Creating an independent Kurdish state would require redrawing the borders of four sovereign countries: Turkey, Iran, Iraq, and Syria. Such an undertaking would likely destabilize an already fragile region because it would involve dismantling internationally recognized borders and transferring territory from multiple states at the same time. Any attempt to implement such a project would probably provoke strong resistance, since each of these countries would oppose losing sovereign land.
It is also important to note that the term “Kurdistan” already exists within the political geography of Iran as a recognized province. This shows that cultural and regional identity can be acknowledged within existing national frameworks without necessarily requiring the creation of a new state through conflict.

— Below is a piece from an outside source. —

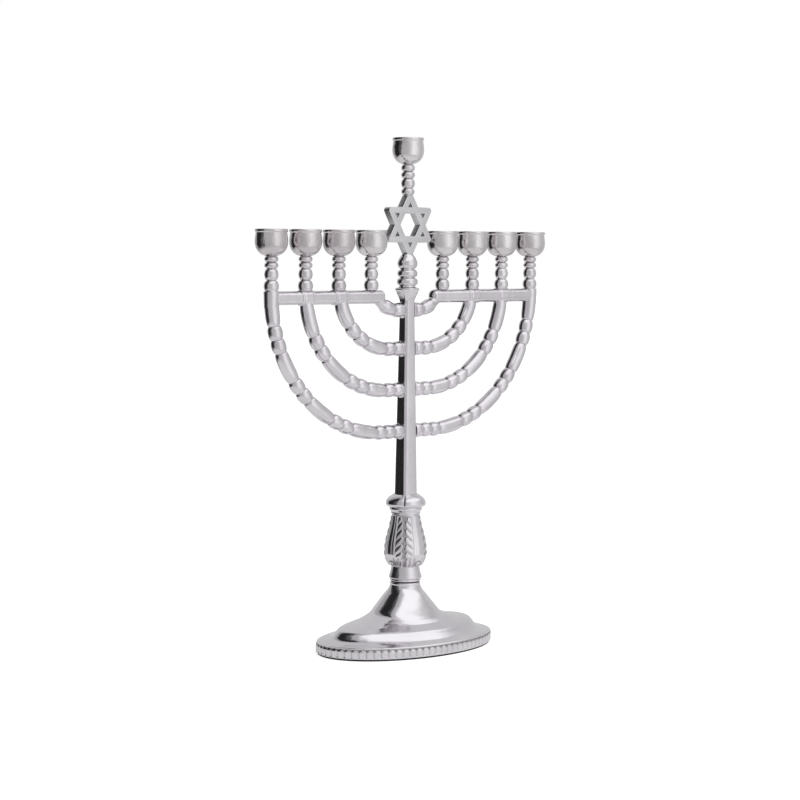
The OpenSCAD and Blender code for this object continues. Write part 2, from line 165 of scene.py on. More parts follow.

More broadly, many ethnic and religious minorities around the world live peacefully within larger national populations. If armed groups were granted the right to claim territory from established states, it would create a powerful precedent. Other minority groups could use the same logic to justify taking up arms in order to demand territorial separation, potentially opening a Pandora’s box of fragmentation and prolonged instability.
The situation in Palestine is structurally different. The Palestinian issue centers on questions of statehood and sovereignty primarily involving Israel and the Palestinian territories. Resolving that conflict does not require dividing the sovereign territory of four separate states, which makes the geopolitical implications fundamentally different.